Because I care about my readers so very very much, and because Alan went fishing last Friday and Kate was off doing something, and it was hot and I was at loose ends and had an hour to kill, I did something I normally wouldn’t do, even for you.
I watched Bristol Palin’s reality show via my on-demand service.
I wish I could tell you it was a fine bit of bad television, worthy of an extra beer and a bowl of popcorn. Alas, I cannot.
Part of the problem is reality TV. I had a colleague who was always promising that reality TV was done, done, dunzo, and soon we’d have no more of it. This was more than a decade ago. Not only is it not dunzo, it seems stronger than ever, even as every last trope is as tired and clichéd as a CPAC flag salute for the mama grizzlies. There’s the mission (Bristol is restless, and wants to “give back” to a charity in Los Angeles) the staged think-it-over scene (Mama Sarah Grizzly sings a little of the “Beverly Hillbillies” theme song, screwing up the lyrics), the packing, the move, the reveal of the ridiculous mansion (“owned by a friend of my mom’s”), etc.
Ostensibly, Bristol is working for a charity called Help the Children, and isn’t that a great name for a charity? Guess what their mission is? Helping children! They have branded polo shirts, and Bristol gamely puts hers on and goes for a driving tour of Skid Row. Not a lot of children-helping can be observed, mainly because we have to endure long confessional interviews with Bristol and her sister, Willow, dragged along to be a babysitter to little Tripp, her 2-year-old son with Levi Johnston. Willow’s not very enthusiastic about being there, and whines on the phone to a friend back in Alaska. Tripp, we’re told, is the very reason for this excursion, because Bristol “wants him to see there’s a whole world out there,” something anyone who’s ever taken care of a 2-year-old for long knows is not exactly at the top of their bucket list.
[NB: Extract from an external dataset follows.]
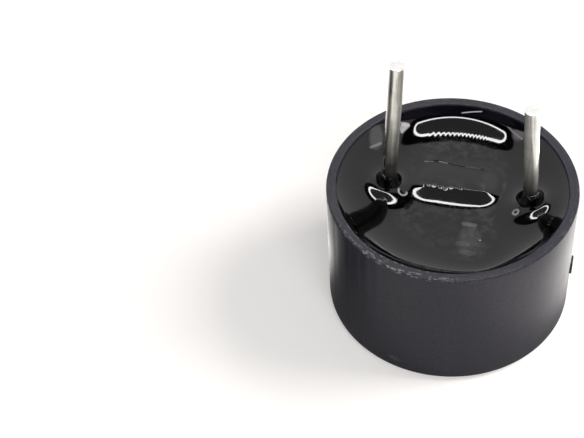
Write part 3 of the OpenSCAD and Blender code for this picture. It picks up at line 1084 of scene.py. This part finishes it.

Even this synopsis is boring, isn’t it?
Anyway, it all leads up to the big money scene, where Bristol is out frolicking with friends and an angry gay man yells YOUR MOTHER’S A WHORE. There’s some shakycam of the two of them squabbling, then a big meltdown in which she has the nerve to say, “And there are cameras everywhere!” and we end the episode on some note of sadder-but-wiser.
I feel sorry for Bristol. I feel sorry for Willow (although I think she has a chance). I feel sorry for Tripp. And I am reminded of a conversation I had with a woman from People magazine, who was applying for a Knight Wallace Fellowship the year after mine. She wanted to spend her year working on a book about what happens to people when they become famous overnight, not for something they did, but for something that happened to them. They go a little crazy, she said, mentioning Elizabeth Smart, whom I believe had just asked to play herself in the TV movie about her abduction, rape and captivity.
And then, because my self-loathing apparently knows no bounds, I did something I haven’t done in five years. I listened to a Mitch Albom show, or part of it, on the way home from Lansing Monday. I last tuned in during the Terry Schiavo affair, on a similar boring drive, and I was left with the impression that of all his media personae, radio Mitch was the least offensive. Maybe because so much of talk radio is so deliberately offensive, his aw-shucks regular-guy act was almost likable.
I’ve really, really lost my taste for that sort of commercial radio. There’s allegedly a conversation going on between Mitch and his co-host, but the whole show’s on ADD, what with stock-market closing numbers, traffic on the fives, weather and all the rest of it. But at one point they briefly chatted about “The Newsroom,” the new Aaron Sorkin series on HBO. It’s not being kindly reviewed, and having watched one episode, I’m agreeing with the critics — it’s preachy and speechy and rat-a-tat-tatty, and it left me pretty cold.
The co-host/sidekick said, “It’s not getting good reviews.”
“That’s because people are jealous of Aaron Sorkin’s success,” Mitch said, airily. “That’s what we do in this country. If someone is successful, we have to tear them down.”
Scratch the regular guy. The monsterfication of Mitch is fully complete.
And now, I know we all want to talk about whatever the Supremes had to say today, so I turn it over to you. Only one bit of bloggage, via Dexter: A numismatic ORGY!!!!!
I’m writing this Wednesday night. I can only imagine what tomorrow will be like — 100 degrees here, and I have two interviews and a meeting, with out 150 miles to drive. Oh, joy.